[O]nly Charles Murray and I noticed that Tiger Mother was awfully funny. Most of the press, which is heavily driven by the primal resentments of Jewish women writers and editors, was outraged by Chua’s act.
First, she steals our husbands, and then she steals our children’s spots at Harvard!
Now Chua has gone back to the theme of her first book, World on Fire: market-dominant minorities.
Here in America, we assume that discussions of minorities, ethnic and/or sexual, controlling certain industries is just conspiracy theory crazy talk. But in many countries that don’t have long histories of intelligent nationalism, a majority of business assets actually are owned by enterprising but insular outsiders, such as the Lebanese in some West African countries or the Chinese in Southeast Asia. (…)
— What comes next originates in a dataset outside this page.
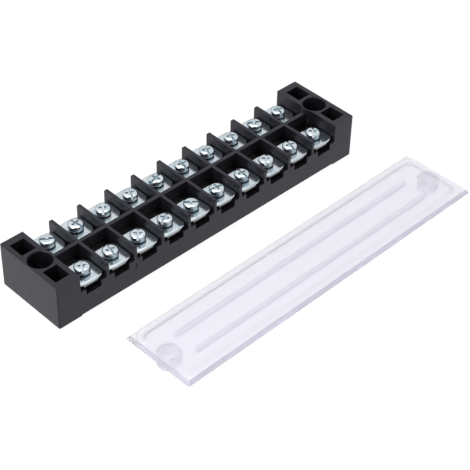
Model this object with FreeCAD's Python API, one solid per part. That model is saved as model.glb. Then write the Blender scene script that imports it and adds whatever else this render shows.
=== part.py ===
import FreeCAD, Part
import math
import os

from FreeCAD import Vector

# Two-row barrier terminal strip with its clear cover lying beside it, in millimetres.
# The strip runs along X, its front row of screws is on the -Y side, and the origin is
# under the strip's middle, on the surface that its end blocks stand on.

# Poles and walls of the housing
pole_count = 10
pole_pitch = 12.1
barrier_thickness = 1.2
barrier_over_heads = 1.1
barrier_corner_radius = 0.6
centre_wall_thickness = 1.5
strip_width = 30.0
foot_height = 0.4

# Channel and screw pits under the bars, and the web between a pit and the cored underside
channel_depth = 2.3
channel_side_gap = 0.9
pit_end_gap = 0.7
pit_clearance = 0.6
pit_web = 1.4

# Cored pockets under the floor
core_depth = 2.6
core_wall = 1.8
core_front_wall = 2.2

# End blocks with their mounting tubes
end_block_over_barriers = 1.4
end_block_corner_radius = 0.5
mounting_hole_diameter = 4.6
counterbore_diameter = 8.4
counterbore_floor = 5.0
counterbore_chamfer = 0.35
tube_wall = 0.8
tube_bulge = 0.6
tube_end_margin = 0.1
pocket_outer_wall = 1.9
pocket_inner_wall = 1.8
pocket_side_wall = 2.9
pocket_tube_gap = 0.4
pocket_floor = 2.6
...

Similarly, the Lebanese Carlos Slim launched himself on his improbable ascent to challenging Bill Gates for the title of World’s Richest Man by being a close personal friend of Mexican president Carlos Salinas when privatization was the fad in the early 1990s.
It’s extraordinary that Slim has been able to squeeze so much out of the supposedly poor country of Mexico, but he understands that Mexico, lucrative as it is, is still the minor leagues compared to having influence in America. Over the last half-decade, Slim has moved closer to the center of global power by bailing out the agenda-setting New York Times. He now may own as much as a fifth of the stock. His investment in the Grey Lady has been lavishly paid back, both in financial instruments and in Narrative.
The telecom monopolist profits exorbitantly from phone calls between illegal immigrants and their friends and family in Mexico, and the Times has dutifully demonized all immigration restrictionists as despicable racists.